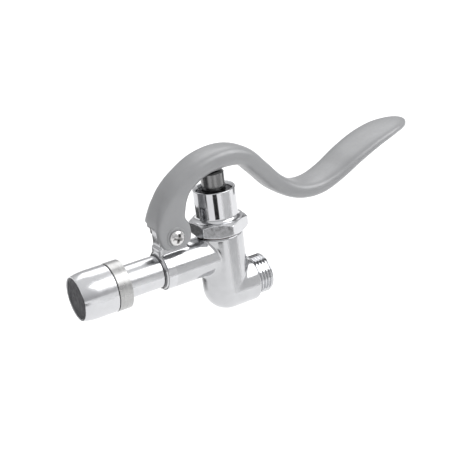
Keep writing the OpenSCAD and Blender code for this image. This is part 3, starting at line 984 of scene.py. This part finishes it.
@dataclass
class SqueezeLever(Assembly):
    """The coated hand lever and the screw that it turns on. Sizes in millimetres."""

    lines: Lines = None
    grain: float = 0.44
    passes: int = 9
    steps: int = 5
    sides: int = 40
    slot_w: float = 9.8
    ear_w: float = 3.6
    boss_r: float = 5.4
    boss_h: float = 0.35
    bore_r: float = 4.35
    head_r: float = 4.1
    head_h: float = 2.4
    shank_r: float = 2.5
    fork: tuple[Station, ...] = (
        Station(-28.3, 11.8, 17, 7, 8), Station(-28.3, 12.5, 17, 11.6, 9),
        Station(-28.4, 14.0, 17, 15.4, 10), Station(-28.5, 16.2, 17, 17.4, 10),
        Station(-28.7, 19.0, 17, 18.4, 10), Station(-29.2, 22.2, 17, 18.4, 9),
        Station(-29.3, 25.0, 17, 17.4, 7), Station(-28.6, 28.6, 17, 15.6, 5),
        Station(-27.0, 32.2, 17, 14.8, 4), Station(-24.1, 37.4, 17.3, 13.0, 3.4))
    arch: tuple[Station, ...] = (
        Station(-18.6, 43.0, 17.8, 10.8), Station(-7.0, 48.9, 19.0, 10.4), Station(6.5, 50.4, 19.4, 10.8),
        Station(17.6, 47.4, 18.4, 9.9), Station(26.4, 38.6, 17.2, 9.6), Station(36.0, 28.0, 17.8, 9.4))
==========
(Exercise task) Quote the whole listing above, leaving nothing out.

(Correct response)
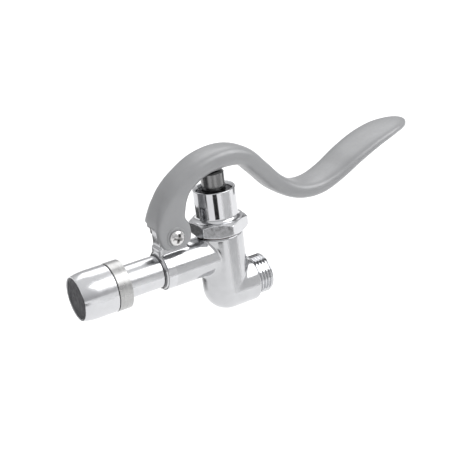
Keep writing the OpenSCAD and Blender code for this image. This is part 3, starting at line 984 of scene.py. This part finishes it.
@dataclass
class SqueezeLever(Assembly):
    """The coated hand lever and the screw that it turns on. Sizes in millimetres."""

    lines: Lines = None
    grain: float = 0.44
    passes: int = 9
    steps: int = 5
    sides: int = 40
    slot_w: float = 9.8
    ear_w: float = 3.6
    boss_r: float = 5.4
    boss_h: float = 0.35
    bore_r: float = 4.35
    head_r: float = 4.1
    head_h: float = 2.4
    shank_r: float = 2.5
    fork: tuple[Station, ...] = (
        Station(-28.3, 11.8, 17, 7, 8), Station(-28.3, 12.5, 17, 11.6, 9),
        Station(-28.4, 14.0, 17, 15.4, 10), Station(-28.5, 16.2, 17, 17.4, 10),
        Station(-28.7, 19.0, 17, 18.4, 10), Station(-29.2, 22.2, 17, 18.4, 9),
        Station(-29.3, 25.0, 17, 17.4, 7), Station(-28.6, 28.6, 17, 15.6, 5),
        Station(-27.0, 32.2, 17, 14.8, 4), Station(-24.1, 37.4, 17.3, 13.0, 3.4))
    arch: tuple[Station, ...] = (
        Station(-18.6, 43.0, 17.8, 10.8), Station(-7.0, 48.9, 19.0, 10.4), Station(6.5, 50.4, 19.4, 10.8),
        Station(17.6, 47.4, 18.4, 9.9), Station(26.4, 38.6, 17.2, 9.6), Station(36.0, 28.0, 17.8, 9.4))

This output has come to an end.